Work to complete: Copy, without any alteration, the lines from the one that includes "module right() mirror([1, 0, 0]) children();" up to and including the one that includes "obj.matrix_world = world".

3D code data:
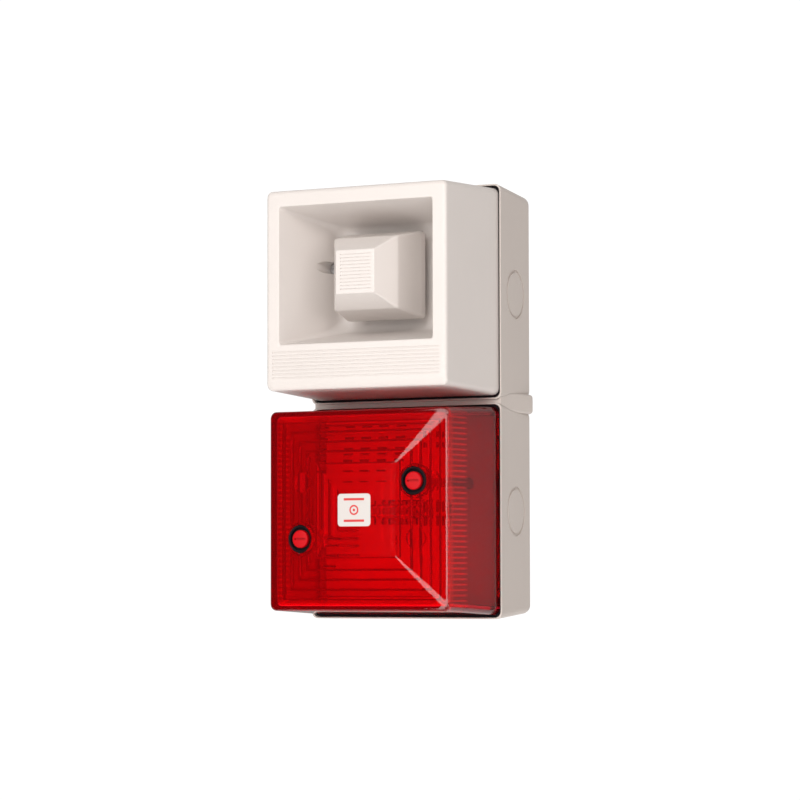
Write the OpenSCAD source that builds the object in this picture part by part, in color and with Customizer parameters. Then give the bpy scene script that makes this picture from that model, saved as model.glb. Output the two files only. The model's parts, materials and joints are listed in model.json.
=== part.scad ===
// Combined wall sounder and beacon: two square back boxes stacked on a wall,
// an upper horn sounder head and a lower beacon lens. Lengths are millimetres.
// The wall is the plane Y = 0, +Y points into it, +Z is up, and the origin is
// at the middle of the collar that joins the two boxes.
// Modules draw in a face frame (x right, y up, z out of the wall), and stand()
// turns that frame onto the wall. "out" below is the distance from the wall.

/* [Casing] */
// Width of the boxes at their front rims
rim_w = 95; // [93:0.5:97]
// Height of the two boxes together
unit_h = 190; // [188:0.5:192]
// Distance from the wall to the box rims
rim_out = 37; // [36.5:0.25:38]
// Width of the boxes at the wall
rear_w = 88; // [87:0.5:90]
// Gap between the two rims
rim_gap = 1.5; // [1:0.25:2]
// Wall thickness of the boxes
wall = 2.4; // [2:0.1:2.6]
// Width of the joining collar
collar_w = 93; // [92:0.25:94]
// Thickness of the collar band along the height
collar_band = 8.6; // [7:0.2:10]

/* [Sounder] */
// Distance from the wall to the front of the sounder
horn_out = 82.7; // [82:0.1:84]
// Width of the horn mouth
mouth_w = 75.6; // [72:0.2:77]
// Height of the horn axis above the collar
horn_up = 54.8; // [54:0.2:55.4]
// Width of the square front face of the bell
bell_face = 18.8; // [16:0.2:20]
// Radius of the driver's magnet
magnet_r = 20; // [18:0.5:20.5]
// Number of decorative grooves below the mouth
rail_grooves = 8; // [4:1:8]

/* [Beacon] */
// Distance from the wall to the flat square on the lens
lens_out = 83.3; // [82.5:0.1:84]
// Width of the flat square on the lens
lens_flat = 40; // [36:1:42]
// Outer radius of the glass flash tube
tube_r = 3; // [2.5:0.1:3]
// Distance from the wall to the top of the flash tube
tube_top = 61; // [56:0.5:66]

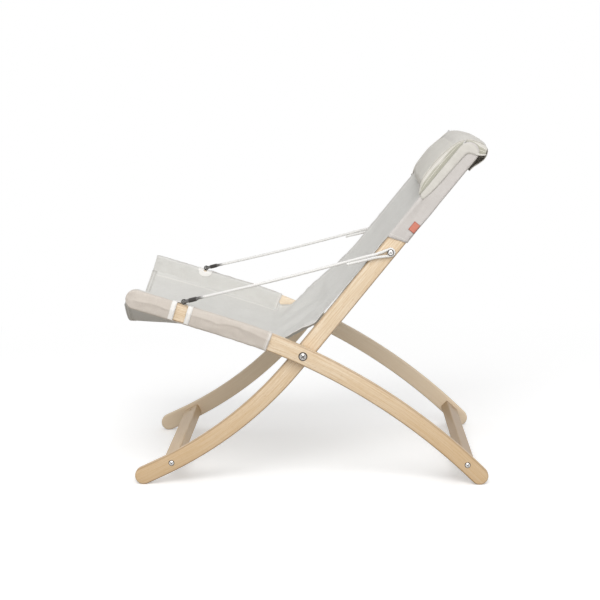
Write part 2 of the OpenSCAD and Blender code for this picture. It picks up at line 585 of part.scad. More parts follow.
// Its flap goes over the top of the back and hangs behind it, standing off at the top. These are
// places past the pillow's end and across the back bars.
flap_line = [[soft_gap + cloth_t / 2, pillow_back_v + pillow_rim], [10, 17], [18, 6], [24, -6], [26, -19],
             [25, -31], [19, -41], [7, -44], [-11, -40], [-31, -34], [-49, -30]];
module pillow_flap() color(canvas) sheet([for (p = flap_line)
    [for (u = across(10)) concat(pillow_w / 2 * u, on_bar(BACK, pillow_to + p.x, p.y))]], cloth_t);

// A blank cloth tag on the left back sleeve
module side_tag() color([0.88, 0.52, 0.45]) in_bar(BACK, back_x)
    translate([tag_at, -tag_back, sleeve_t / 2 + soft_gap]) linear_extrude(tag_t)
        square([tag_l, tag_w], center = true);
tag_at = 425;
tag_back = 12;
tag_l = 24;
tag_w = 17;
tag_t = 0.8;

module right() mirror([1, 0, 0]) children();
back_bar();  // back_bar_left
right() back_bar();  // back_bar_right
seat_bar();  // seat_bar_left
right() seat_bar();  // seat_bar_right
stretcher(BACK, front_cross, back_in);  // front_stretcher
stretcher(SEAT, rear_cross, seat_in);  // rear_stretcher
leg_bolts(BACK, front_cross, back_in);  // front_stretcher_bolts
leg_bolts(SEAT, rear_cross, seat_in);  // rear_stretcher_bolts
barrel_nuts(BACK, front_cross, back_in);  // front_barrel_nuts
barrel_nuts(SEAT, rear_cross, seat_in);  // rear_barrel_nuts
dowels(BACK, front_cross, back_in);  // front_dowels
dowels(SEAT, rear_cross, seat_in);  // rear_dowels
pivot_bolts();
pivot_spacers();
pivot_washers();
pivot_nuts();
seat_sleeve();  // seat_sleeve_left
right() seat_sleeve();  // seat_sleeve_right
back_sleeve();  // back_sleeve_left
right() back_sleeve();  // back_sleeve_right
seat_panel();
bend_panel();
back_panel();
front_hem();
slot_tape();  // slot_tape_left
right() slot_tape();  // slot_tape_right
head_pillow();
pillow_flap();
side_tag();
arm_rope();  // arm_rope_left
right() arm_rope();  // arm_rope_right
rope_screws();
rope_washers();
rope_eyes();
rope_whippings();
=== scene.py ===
"""Looks of the folding deck chair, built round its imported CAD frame.

Places are worked out in millimetres and become metres through MM. The sitter faces -Y, and +X is
the sitter's left, which is the side that the photograph shows."""
import math

import bmesh
import bpy
import numpy as np
from mathutils import Matrix, Vector, noise


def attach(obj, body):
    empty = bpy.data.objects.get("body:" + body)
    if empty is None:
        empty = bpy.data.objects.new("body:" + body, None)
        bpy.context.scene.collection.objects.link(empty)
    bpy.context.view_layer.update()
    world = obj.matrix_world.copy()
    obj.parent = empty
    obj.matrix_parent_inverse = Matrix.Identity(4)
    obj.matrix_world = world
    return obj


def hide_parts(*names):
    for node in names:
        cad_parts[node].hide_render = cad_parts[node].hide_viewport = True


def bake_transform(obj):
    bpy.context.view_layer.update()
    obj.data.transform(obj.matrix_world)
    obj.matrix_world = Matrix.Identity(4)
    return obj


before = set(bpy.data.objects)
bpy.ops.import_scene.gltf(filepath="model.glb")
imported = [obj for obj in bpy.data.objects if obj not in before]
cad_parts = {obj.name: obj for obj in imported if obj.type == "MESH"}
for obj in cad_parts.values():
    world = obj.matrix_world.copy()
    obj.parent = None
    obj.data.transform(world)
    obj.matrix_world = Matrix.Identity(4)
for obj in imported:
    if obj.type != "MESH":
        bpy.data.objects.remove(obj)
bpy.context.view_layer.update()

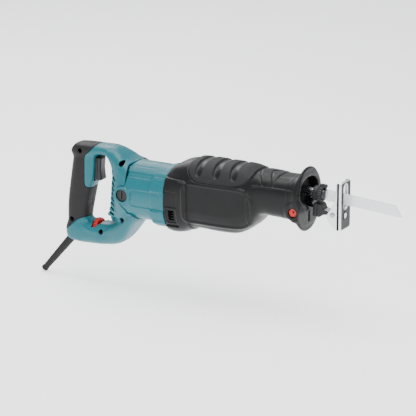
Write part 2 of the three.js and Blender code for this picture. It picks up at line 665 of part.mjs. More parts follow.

Task solution:
module right() mirror([1, 0, 0]) children();
back_bar();  // back_bar_left
right() back_bar();  // back_bar_right
seat_bar();  // seat_bar_left
right() seat_bar();  // seat_bar_right
stretcher(BACK, front_cross, back_in);  // front_stretcher
stretcher(SEAT, rear_cross, seat_in);  // rear_stretcher
leg_bolts(BACK, front_cross, back_in);  // front_stretcher_bolts
leg_bolts(SEAT, rear_cross, seat_in);  // rear_stretcher_bolts
barrel_nuts(BACK, front_cross, back_in);  // front_barrel_nuts
barrel_nuts(SEAT, rear_cross, seat_in);  // rear_barrel_nuts
dowels(BACK, front_cross, back_in);  // front_dowels
dowels(SEAT, rear_cross, seat_in);  // rear_dowels
pivot_bolts();
pivot_spacers();
pivot_washers();
pivot_nuts();
seat_sleeve();  // seat_sleeve_left
right() seat_sleeve();  // seat_sleeve_right
back_sleeve();  // back_sleeve_left
right() back_sleeve();  // back_sleeve_right
seat_panel();
bend_panel();
back_panel();
front_hem();
slot_tape();  // slot_tape_left
right() slot_tape();  // slot_tape_right
head_pillow();
pillow_flap();
side_tag();
arm_rope();  // arm_rope_left
right() arm_rope();  // arm_rope_right
rope_screws();
rope_washers();
rope_eyes();
rope_whippings();
=== scene.py ===
"""Looks of the folding deck chair, built round its imported CAD frame.

Places are worked out in millimetres and become metres through MM. The sitter faces -Y, and +X is
the sitter's left, which is the side that the photograph shows."""
import math

import bmesh
import bpy
import numpy as np
from mathutils import Matrix, Vector, noise


def attach(obj, body):
    empty = bpy.data.objects.get("body:" + body)
    if empty is None:
        empty = bpy.data.objects.new("body:" + body, None)
        bpy.context.scene.collection.objects.link(empty)
    bpy.context.view_layer.update()
    world = obj.matrix_world.copy()
    obj.parent = empty
    obj.matrix_parent_inverse = Matrix.Identity(4)
    obj.matrix_world = world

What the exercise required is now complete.